A seguito di dichiarazione, da parte della Corte di Appello, della nullità del termine apposto ad una serie di contratti e la condanna per il datore di lavoro al pagamento di undici mensilità globali di fatto a titolo risarcitorio, un lavoratore ha fatto ricorso in Cassazione chiedendo il riconoscimento dell’anzianità lavorativa e retributiva, con i relativi avanzamenti di grado, qualifica e mansioni e con le connesse differenze retributive.
A tal proposito, la Corte di Cassazione, con sentenza n. 17248 del 2 luglio 2018, ha evidenziato che anche dopo la Legge. n. 183/2010 e la legge di interpretazione autentica, la sentenza che accerta l’illegittimità del termine converte il contratto a termine in contratto a tempo indeterminato e dispone la riammissione del lavoratore in servizio.
Da quel momento il lavoratore avrà diritto a percepire le retribuzioni tanto se il datore di lavoro adempie, quanto se non adempie (in questo secondo caso a titolo di risarcimento del danno commisurato al pregiudizio economico derivante dal rifiuto di assunzione: vedi.

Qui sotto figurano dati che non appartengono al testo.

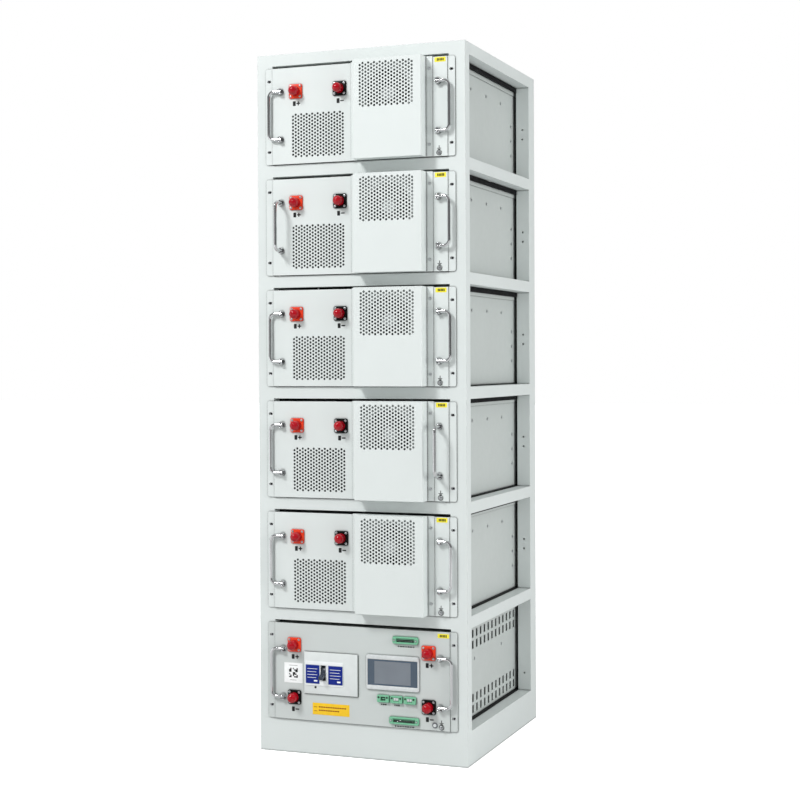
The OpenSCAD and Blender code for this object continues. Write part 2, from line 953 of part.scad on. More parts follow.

Cass. 11 aprile 2013, n. 8851 e Corte cost. 30 luglio 2014, n. 226).
La Legge. n. 92/2012 ha sancito che l’indennità ivi prevista ristora per intero il pregiudizio subito dal lavoratore, comprese le conseguenze retributive e contributive relative al periodo compreso tra la scadenza del termine e la pronuncia dei provvedimento con il quale il giudice abbia ordinato la ricostruzione del rapporto di lavoro ma se l’indennità serve a risarcire le conseguenze retributive e contributive del danno da mancato lavoro è evidente che il legislatore considera solo i periodi di non lavoro ai fini di tale risarcimento e, infatti, esclude dal computo il periodo sino alla scadenza del termine, che è periodo di lavoro, in cui il lavoratore è stato retribuito e, quindi, non ha subito, né può subire, conseguenze negative sul piano retributivo o contributivo.
In conclusione, per gli Ermellini, l’indennità prevista dall’art. 32 della Legge. n. 183/2010 ristora in generale il danno subito dal lavoratore per l’allontanamento dal lavoro, tanto se questo sia stato unico, quanto se sia stato ripetuto.
Per tali periodi di non lavoro, mentre prima il lavoratore aveva diritto ad essere comunque retribuito a decorrere dalla messa a disposizione delle energie lavorative pur non avendo lavorato, oggi è prevista solo l’indennità da un minimo di 2,5 ad un massimo di 12 mensilità.
Al contrario, per il periodo di lavoro (o i periodi di lavoro, in caso di sequenza di contratti) il lavoratore ha diritto ad essere retribuito ed ha diritto a che tale periodo o tali periodi siano computati ai fini della anzianità di servizio e della maturazione degli scatti di anzianità.